On the corner of Lincoln and Main is a unique hold over from the depression era. There stands aa octagonal, bullet proof, pill box style, gun emplacement. Now used for minor administrative duties, the stone structure features bullet proof glass, pistol port holes and a revolving machine gun cupola on top. Built to discourage highwaymen such as John Dillinger, it stands on the corner of Goshen's two main highways.

===Noble Building===

Constructed around 1885 with a sandstone main façade with cast iron and sheet metal detailing. The second floor features four large, double-hung windows with decorated lintels. The half-story top-floor, has smaller fixed windows with stained glass. The building features a sheet metal cornice, which includes ornate brackets on a decorated frieze. From the center of the cornice rises a pediment with a sunburst design, below which appears the name "Noble".

===Spohn Building===

A three-story brick structure was built in 1909 and housed a veterinary supplies manufacturer. Samuel F. Spohn, the owner, was a one-term mayor of Goshen. The building is separated into three bays by three-story brick pilasters with limestone detailing. The main entry is in the center bay. The main entry and the third-floor windows feature segmental arch tops with decorative stone hoods.

===Bank Building===

This Renaissance-inspired structure, built in 1875, has a well-detailed main façade of cast-iron. The first floor is elevated, with iron stairs providing access from the sidewalk up to the main floor and down to the basement, a feature common in the large cities of the East but very unusual in Indiana. Fluted columns flank the east entryway. On the second floor level, a row of seven arched windows of varying sizes stretches across the entire façade, with elaborate hoodmolds springing from fluted pilasters. The ornate cornice features brackets and dentils, and a parapet over the center of the building gives its name and construction date. The west side of the ground floor has been remodeled but the east half remains intact.

===Harper Block===

A redbrick, two-story commercial building was built in 1888 to house the Harper Boot and Shoe business. The ground floor has changed. The second floor and cornice retain their original detailing. The second floor windows feature heavy hood molds connected by a string course. Above the cornice is the legend: "Harper Block, 1888".

===Commercial Building===

This 1885 building is one of the finest Queen Anne style facades in the district. The second floor façade is made of sheet metal with egg-and-dart molding, pilasters, several rows of dentils, garlands, and modillions. Some of the second-for windows have leaded glass.

===Kindy Block===

This building has been the location of Newell's ladies' wear store since 1881. The structure is located on the southwest corner of Main and Washington and features a large, overhanging cornice with brackets and modillions on the Main Street façade. The Washington Street cornice is less ornate, consisting of decorative brick corbelling. Ornate window hoods appear on the second floor level throughout the building. The ground floor has been obscured by the addition of large display windows, but this was accomplished without destroying the main wall fabric and could be reversed.

===Central Block===

Built in 1882 the building is located at Main and Washington, and features a corner entry. The second floor features the original double-hung windows with stone sills and lintels. The cornice features elaborate brackets and dentils. The legend, "1882 Central Block", appears in the parapet over the doorway.

===Jefferson Theater===

Built in 1907, it replaced an earlier structure, which was destroyed by fire on December 18, 1906. Originally for live stage shows, the Jefferson began showing movies in 1912. Colonel J. M. Wood designed it to and seats over 1,100 people. It is built of buff colored brick with Bedford limestone details. The third floor features rounded arch windows having radiating stone voussoirs, with stone striations, and a simple cornice with dentils.

===Rowell Residence===

Goshen's oldest brick home, built in 1847 by George P. Rowell. It is a Greek Revival design, the house features a monumental portico, with two-story Doric columns supporting a massive pediment. The classic frieze features guttae under the triglyphs and unadorned metopes.
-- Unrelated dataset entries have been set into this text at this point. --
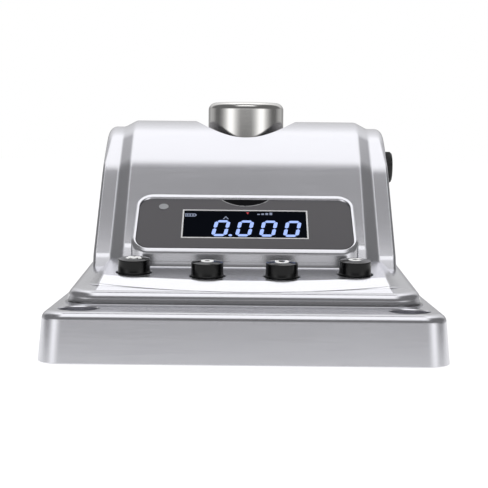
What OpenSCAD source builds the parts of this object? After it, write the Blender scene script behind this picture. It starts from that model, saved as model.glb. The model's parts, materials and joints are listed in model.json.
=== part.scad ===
// Bench-top digital torque tester.
// A cast base flange carries a strain-gauge torque cell with a round measuring post.
// A cast housing covers the cell, and holds the display, four push-buttons, a zero
// knob, the battery and the boards. X is to the right, Y to the back and Z up.
// The origin is under the middle of the base flange.

/* [Base flange] */
// Width of the base flange at the bench
base_w = 141.2; // [136:0.1:156]
// Depth of the base flange, front to back
base_l = 210; // [206:1:230]
// Height of the base flange
base_h = 17.4; // [16:0.1:20]
// Radius of the flange's upright corners
base_corner_r = 9; // [5:0.5:12]
// Radius of the flange's upper edge
base_edge_r = 2.8; // [1.5:0.1:4]
// How far the flange's sides lean in from bottom to top
base_draft = 1.2; // [0.5:0.1:2]
// Thickness left under the electronics tray
tray_floor_t = 5; // [4:0.1:5.5]

/* [Bench bolts] */
// Distance from the flange's edges to the centre of each bolt hole
bolt_inset = 13.4; // [12.5:0.1:14.5]
// Diameter of the four bolt holes
bolt_hole_d = 9; // [6.5:0.5:10]
// Diameter of the counterbores for the bolt heads
bolt_bore_d = 14; // [12:0.5:15]
// Depth of the counterbores
bolt_bore_depth = 9; // [6:0.5:10]

/* [Plinth] */
// Flange left bare at each side of the plinth
side_ledge = 6.8; // [6:0.1:8.5]
// Flange left bare before and behind the plinth
end_ledge = 22.8; // [21.5:0.1:24.5]
// Radius of the plinth's upright corners
plinth_corner_r = 11.6; // [8:0.1:14]
// Height of the plinth's front wall
plinth_h = 4.3; // [3.8:0.1:5.5]
// Radius of the plinth's upper edge
plinth_edge_r = 2; // [1:0.1:2.6]
// Rise of the plinth's top towards the back, in degrees
plinth_slope = 3.56; // [3:0.1:4.2]

/* [Housing] */
// Height of the housing's crest above the bench
crest_h = 85.4; // [82:0.1:92]
// Radius of the crest on its front side
crest_r = 31; // [27:0.5:34]
// Radius of the crest on its rear side
rear_r = 32.9; // [32.9:0.1:36]
// Plinth left bare behind the rear wall
rear_ledge = 2.8; // [2:0.1:3.6]
// Plinth left bare at each side of the housing
body_ledge = 3.2; // [1.5:0.1:4]
// Width of each flat ear beside the raised face
ear_w = 7; // [5:0.1:8]
// Width of the slanted strip between an ear and the raised face
bevel_w = 5.2; // [3.5:0.1:6]
// How far the ears lie behind the raised face
ear_step = 2.8; // [2:0.1:3.5]
// Height of the crease across the raised face
crease_h = 66.9; // [62:0.1:70]
// Slope of the face below the crease, in degrees
lower_slope = 44.8; // [42:0.1:48]
// Slope of the face above the crease, in degrees
upper_slope = 38.7; // [35:0.1:41]
// Thickness of the housing's walls
wall_t = 2.8; // [2.2:0.1:3.2]

/* [Display] */
// Face left bare at each side of the display box
box_margin = 3.85; // [3:0.05:6]
// Depth of the display box, seen from above
box_l = 33.5; // [32:0.1:36]
// Reach of the display box in front of the foot of the face
box_reach = 16.5; // [15:0.1:18]
// Height of the display box's front wall
box_wall_h = 5.8; // [5:0.1:7]
// Slope of the display, in degrees
panel_slope = 32; // [30:0.5:34]
// Panel left at each side of the visible display
lcd_side = 20; // [17:0.1:24]
// Visible height of the liquid crystal display
lcd_l = 18.4; // [16:0.1:19]

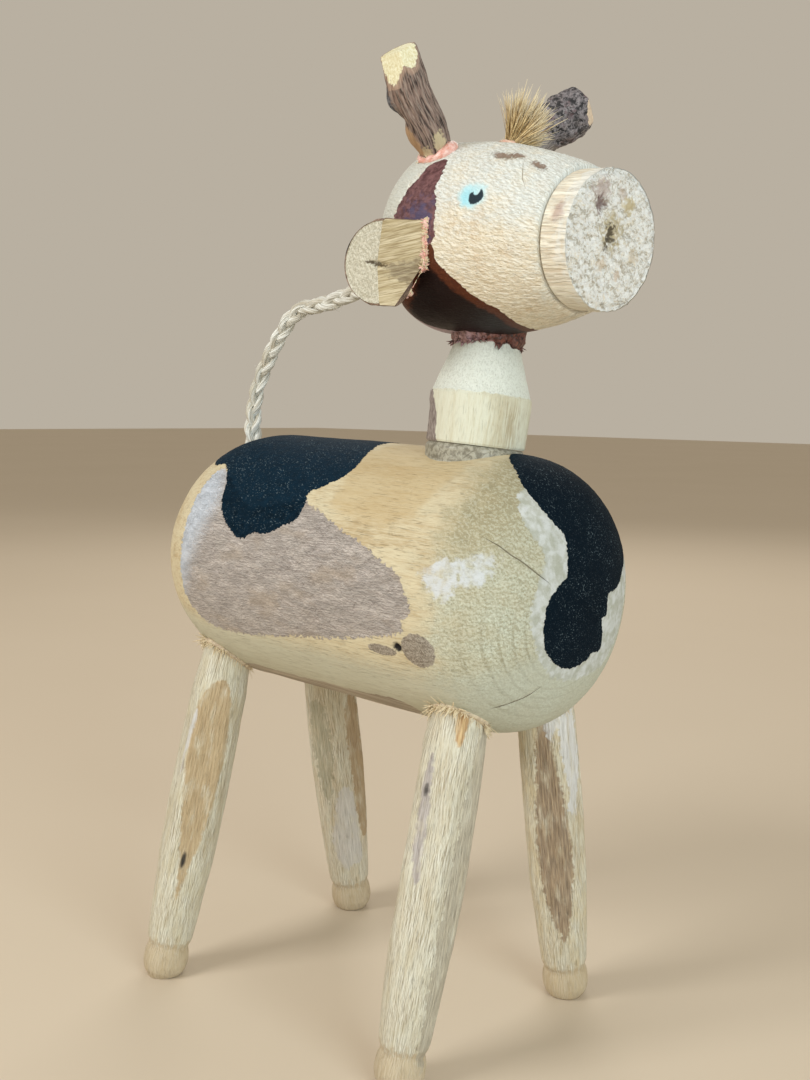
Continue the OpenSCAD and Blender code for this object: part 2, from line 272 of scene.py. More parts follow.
def strands(paths, radii, sides=4, flat=1.0):
    """Many thin tapering tubes: paths is count x points x 3, radii is count x points."""
    way = unit(np.gradient(paths, axis=1))
    side = unit(np.cross(way, [0.31, 0.52, 0.79]))
    up = np.cross(side, way)
    turn = np.arange(sides) * 2 * np.pi / sides
    cos, sin = np.cos(turn)[:, None], np.sin(turn)[:, None] * flat
    ring = (paths[:, :, None] + radii[:, :, None, None]
            * (cos * side[:, :, None] + sin * up[:, :, None]))
    return joined([skin(r) for r in ring])


def wander(starts, ways, lengths, points, bend, seed):
    """Paths that start one way and drift off it, more towards their tips."""
    t = np.linspace(0, 1, points)
    drift = np.random.default_rng(seed).normal(0, 1, (2, len(starts), 1, 3))
    off = drift[0] * t[:, None] ** 2 + drift[1] * 0.5 * t[:, None] ** 3
    ways = unit(ways)[:, None] * t[:, None]
    return starts[:, None] + lengths[:, None, None] * (ways + bend * off)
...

===General Baptist Church===

This Baptist Church is popularly believed to be the oldest frame structure in the city, dating from 1859. It originally stood at the corner of Washington and 6th Streets. In 1876 it was sold to the city's Jewish congregation, which two years later had the building moved to its present site. After the Jewish congregation disbanded in 1932, the building passed through a number of hands until it was acquired by the General Baptist congregation, its present owner. The building offers a curious combination of elements from the Greek revival, Italianate, and Queen Anne styles.
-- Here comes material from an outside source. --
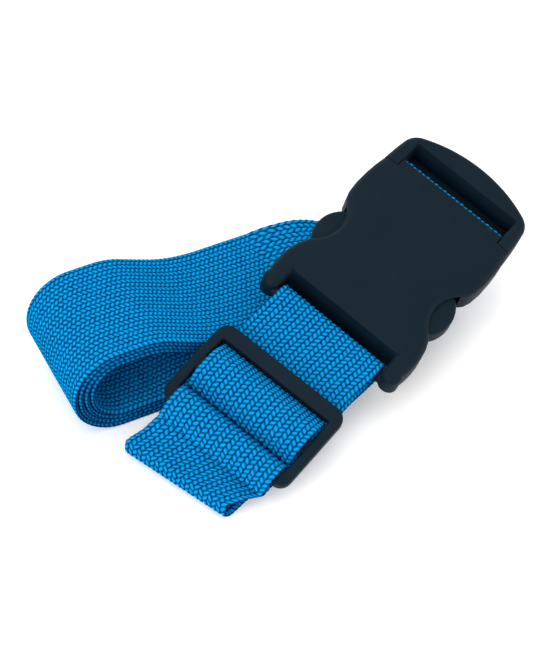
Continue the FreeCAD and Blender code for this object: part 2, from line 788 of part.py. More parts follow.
def stitches(label, rows, height, placement):
    """Rows of stitches across the webbing, hanging below height."""
    pitch = size("stitch_pitch")
    wide = size("thread_width")
    deep = size("thread_depth")
    long = 0.72 * pitch
    count = int((WIDTH - 2 * size("stitch_margin")) / pitch)
    threads = []
    for x in rows:
        for number in range(count):
            y = (number - (count - 1) / 2) * pitch
            corner = Vector(x - wide / 2, y - long / 2, height - deep)
            threads.append(Part.makeBox(wide, long, deep, corner))
    piece = doc.addObject("Part::Feature", label)
    piece.Shape = Part.makeCompound(threads)
    return keep(piece, label, placement)


row = size("row_pitch")
plug_rows = [tail_start + 3.0 + row * number for number in range(4)]
adjuster_rows = [size("lower_run_start") + 3.0 + row * number for number in range(3)]
stitches("plug_stitching", plug_rows, second_tail - THICK / 2, buckle)
stitches("adjuster_stitching", adjuster_rows, lower_depth - THICK / 2, adjuster)

# --------------------------------------------------- origin, checks and files

doc.recompute()
whole = FreeCAD.BoundBox()
for part in parts:
    whole.add(part.Shape.BoundBox)
shift = Vector(-whole.Center.x, -whole.Center.y, -whole.ZMin)
for part in parts:
    part.Placement = FreeCAD.Placement(shift, FreeCAD.Rotation()).multiply(part.Placement)
doc.recompute()

for item in doc.Objects:
    if "Invalid" in item.State or "Error" in item.State:
        raise RuntimeError(f"{item.Label} is {item.State}")
os.makedirs("parts", exist_ok=True)
for part in parts:
    if part.Shape.isNull() or not part.Shape.isValid():
        raise RuntimeError(f"{part.Label} has no valid shape")
for part in parts:
    part.Shape.exportStep(f"parts/{part.Label}.step")
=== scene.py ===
import math

import bmesh
import bpy
import numpy as np
from mathutils import Matrix, Vector


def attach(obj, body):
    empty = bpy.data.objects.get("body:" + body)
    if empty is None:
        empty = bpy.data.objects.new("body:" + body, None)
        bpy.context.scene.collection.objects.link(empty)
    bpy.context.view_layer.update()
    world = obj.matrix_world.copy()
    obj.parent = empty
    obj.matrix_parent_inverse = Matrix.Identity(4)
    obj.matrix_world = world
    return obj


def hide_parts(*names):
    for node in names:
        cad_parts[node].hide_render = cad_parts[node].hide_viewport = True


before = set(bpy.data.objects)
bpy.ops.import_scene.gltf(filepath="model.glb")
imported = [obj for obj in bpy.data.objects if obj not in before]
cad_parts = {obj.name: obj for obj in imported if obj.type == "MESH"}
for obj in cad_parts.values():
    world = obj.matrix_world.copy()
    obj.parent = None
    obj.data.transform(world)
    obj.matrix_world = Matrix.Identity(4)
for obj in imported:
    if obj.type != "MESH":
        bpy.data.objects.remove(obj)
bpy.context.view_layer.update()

# Luggage strap: woven webbing rolled flat, with a side-release buckle and a slide
# adjuster. Lengths are in millimetres until a mesh is made, and then in metres.

MM = 0.001
WIDTH = 50.0
THICK = 1.6
PITCH = 1.85
CLEAR = 0.3
FRAME_HIGH = 4.4
HIGH = 13.5
WALL = 2.2
# the weave: columns of knuckles across, rows along, and points of mesh in each
COLUMNS = 23
ROW = 2.0
PER_CELL = 4
PER_ROW = 3
SLANT = 0.55


def lie(x, y, z, azimuth, rise, fall):
    """A frame that points along azimuth, climbs by rise and drops to its right by fall."""
    turn = Matrix.Rotation(math.radians(azimuth), 4, "Z")
    climb = Matrix.Rotation(math.radians(-rise), 4, "Y")
    lean = Matrix.Rotation(math.radians(fall), 4, "X")
    return Matrix.Translation((x, y, z)) @ turn @ climb @ lean


BUCKLE = lie(2.259, -32.645, 33.0, 4.0, 7.0, 19.0)
ADJUSTER = lie(-49.141, -32.645, 21.0, 2.0, 13.0, 16.0)
ROLL = lie(-4.070, 9.093, 0.0, -21.0, 0.0, 0.0)


def srgb(text):
    """A linear colour from its hexadecimal sRGB value."""
    parts = [int(text[i : i + 2], 16) / 255 for i in (1, 3, 5)]
    linear = [p / 12.92 if p <= 0.04045 else ((p + 0.055) / 1.055) ** 2.4 for p in parts]
    return (*linear, 1.0)


def add(tree, kind, inputs, **settings):
    """A shader node; inputs maps a socket's name or number to a value or to another socket."""
    made = tree.nodes.new(kind)
    for key, value in settings.items():
        setattr(made, key, value)
    for key, value in inputs.items():
        if isinstance(value, bpy.types.NodeSocket):
            tree.links.new(value, made.inputs[key])
        else:
            made.inputs[key].default_value = value
    return made


def new_material(name):
    """An empty material, with its output node."""
    material = bpy.data.materials.new(name)
    material.use_nodes = True
    material.node_tree.nodes.clear()
    output = material.node_tree.nodes.new("ShaderNodeOutputMaterial")
    return material, material.node_tree, output


def new_object(name, mesh, material, smooth=True):
    """An object in the scene, shaded smooth."""
    mesh.materials.append(material)
    if smooth:
        mesh.polygons.foreach_set("use_smooth", [True] * len(mesh.polygons))
    made = bpy.data.objects.new(name, mesh)
    bpy.context.scene.collection.objects.link(made)
    return made


# ------------------------------------------------------------ webbing material
# Woven polypropylene: bright blue knuckles in staggered rows, with painted shade
# darkening the holes between them, each column slanting against the next, and a
# faint grain of fibres along each yarn. It is dull, with no sheen.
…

===C. W. Kerstetter Residence===

This brick home was built in 1868 in the Italianate style and features a mansard roof with cornice brackets. The curving front porch was added in 1904. It was remodeled in 1974 to restored the interior to its original appearance.
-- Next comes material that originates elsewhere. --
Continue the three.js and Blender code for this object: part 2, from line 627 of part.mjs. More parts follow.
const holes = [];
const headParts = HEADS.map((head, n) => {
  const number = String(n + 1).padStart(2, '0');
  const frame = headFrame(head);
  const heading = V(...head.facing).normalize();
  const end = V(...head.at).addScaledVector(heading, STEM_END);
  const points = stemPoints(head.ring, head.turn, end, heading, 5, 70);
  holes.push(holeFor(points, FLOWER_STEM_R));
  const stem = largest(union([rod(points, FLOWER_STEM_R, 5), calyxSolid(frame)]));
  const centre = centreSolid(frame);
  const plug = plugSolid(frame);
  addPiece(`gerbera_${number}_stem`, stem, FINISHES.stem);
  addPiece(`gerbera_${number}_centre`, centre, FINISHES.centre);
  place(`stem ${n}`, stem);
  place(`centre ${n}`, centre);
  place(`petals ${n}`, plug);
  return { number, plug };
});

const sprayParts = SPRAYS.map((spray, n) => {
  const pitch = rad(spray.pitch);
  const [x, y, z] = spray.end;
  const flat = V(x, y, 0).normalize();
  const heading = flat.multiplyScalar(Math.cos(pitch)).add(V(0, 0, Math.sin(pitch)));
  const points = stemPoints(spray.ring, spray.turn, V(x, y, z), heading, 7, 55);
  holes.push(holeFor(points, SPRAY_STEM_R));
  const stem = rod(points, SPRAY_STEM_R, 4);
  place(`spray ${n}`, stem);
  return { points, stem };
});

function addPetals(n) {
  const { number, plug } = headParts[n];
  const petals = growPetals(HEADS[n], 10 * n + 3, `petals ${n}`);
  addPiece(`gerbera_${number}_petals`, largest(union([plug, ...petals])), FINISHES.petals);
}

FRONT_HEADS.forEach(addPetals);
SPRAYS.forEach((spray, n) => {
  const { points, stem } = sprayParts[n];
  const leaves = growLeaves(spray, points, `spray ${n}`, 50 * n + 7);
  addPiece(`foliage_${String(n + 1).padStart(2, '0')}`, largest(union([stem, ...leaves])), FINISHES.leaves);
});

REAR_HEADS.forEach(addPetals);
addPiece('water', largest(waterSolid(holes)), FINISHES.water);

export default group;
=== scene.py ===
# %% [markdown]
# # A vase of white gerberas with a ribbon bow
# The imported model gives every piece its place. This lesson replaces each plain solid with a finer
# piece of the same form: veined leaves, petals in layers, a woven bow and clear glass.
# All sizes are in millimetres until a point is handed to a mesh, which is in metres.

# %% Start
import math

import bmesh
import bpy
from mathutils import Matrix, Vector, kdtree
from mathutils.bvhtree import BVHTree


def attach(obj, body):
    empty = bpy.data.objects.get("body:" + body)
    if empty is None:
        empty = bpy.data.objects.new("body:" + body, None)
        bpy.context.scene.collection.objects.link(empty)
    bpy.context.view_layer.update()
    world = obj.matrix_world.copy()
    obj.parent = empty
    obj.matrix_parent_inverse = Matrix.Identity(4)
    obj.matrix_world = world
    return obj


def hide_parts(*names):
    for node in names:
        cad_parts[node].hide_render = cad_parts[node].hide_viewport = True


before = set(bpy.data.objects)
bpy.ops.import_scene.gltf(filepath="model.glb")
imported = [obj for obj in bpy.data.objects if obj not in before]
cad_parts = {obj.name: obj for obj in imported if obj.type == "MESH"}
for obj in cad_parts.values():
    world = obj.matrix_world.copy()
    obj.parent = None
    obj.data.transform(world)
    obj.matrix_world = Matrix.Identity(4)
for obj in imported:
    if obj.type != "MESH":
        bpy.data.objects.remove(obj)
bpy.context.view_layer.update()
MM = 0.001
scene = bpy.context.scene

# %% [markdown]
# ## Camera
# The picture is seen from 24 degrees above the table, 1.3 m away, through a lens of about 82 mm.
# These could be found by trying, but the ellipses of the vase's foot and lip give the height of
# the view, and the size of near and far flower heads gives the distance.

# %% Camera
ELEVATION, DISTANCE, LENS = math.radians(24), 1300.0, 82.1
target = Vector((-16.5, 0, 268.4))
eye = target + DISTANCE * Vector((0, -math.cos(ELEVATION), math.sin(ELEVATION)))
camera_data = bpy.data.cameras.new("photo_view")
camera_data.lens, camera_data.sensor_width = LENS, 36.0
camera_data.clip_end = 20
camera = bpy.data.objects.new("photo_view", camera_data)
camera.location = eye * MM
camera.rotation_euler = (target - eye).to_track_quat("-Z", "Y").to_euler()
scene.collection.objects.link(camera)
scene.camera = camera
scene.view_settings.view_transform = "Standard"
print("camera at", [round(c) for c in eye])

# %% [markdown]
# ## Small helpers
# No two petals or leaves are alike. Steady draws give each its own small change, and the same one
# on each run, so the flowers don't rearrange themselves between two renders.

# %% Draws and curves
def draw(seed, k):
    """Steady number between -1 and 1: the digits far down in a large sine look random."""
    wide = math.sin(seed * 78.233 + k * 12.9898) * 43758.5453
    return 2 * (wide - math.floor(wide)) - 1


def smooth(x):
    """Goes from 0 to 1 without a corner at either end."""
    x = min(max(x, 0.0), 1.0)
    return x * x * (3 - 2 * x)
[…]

===William Gardner Home===

Built in 1855 by William Gardner as a one-story Italianate home. A major remodeling in the 1890s added a second floor and the Queen Anne-style detailing.

===J. M. Dale Home===

The Queen Anne house was built in 1890 by J. M. Dale, a wealthy dry goods merchant. The house has an irregular floor plan, a slate roof with an abundance of dormers, and a large, octagonal tower in the south corner of the main (west) façade. The porch and balcony feature decorative wood trim. The house is believed to be the first in Goshen to be wired for electricity.

===Goshen Public Library===

The first public library in Goshen was built in 1902. It was the first Andrew Carnegie library built in Indiana. A small, Neo-Classical structure of Bedford limestone. A central rotunda has imitation onyx and marble trim and an art-glass dome. This building has been renovated and serves as the architectural offices of Troyer and Associates.

===First Methodist Church===

The Victorian Gothic church was built in 1874. It has a square tower with a spire in the southwest corner. Over the entry is a three-pointed arch with stained glass windows. This building was designed by Cass Chapman.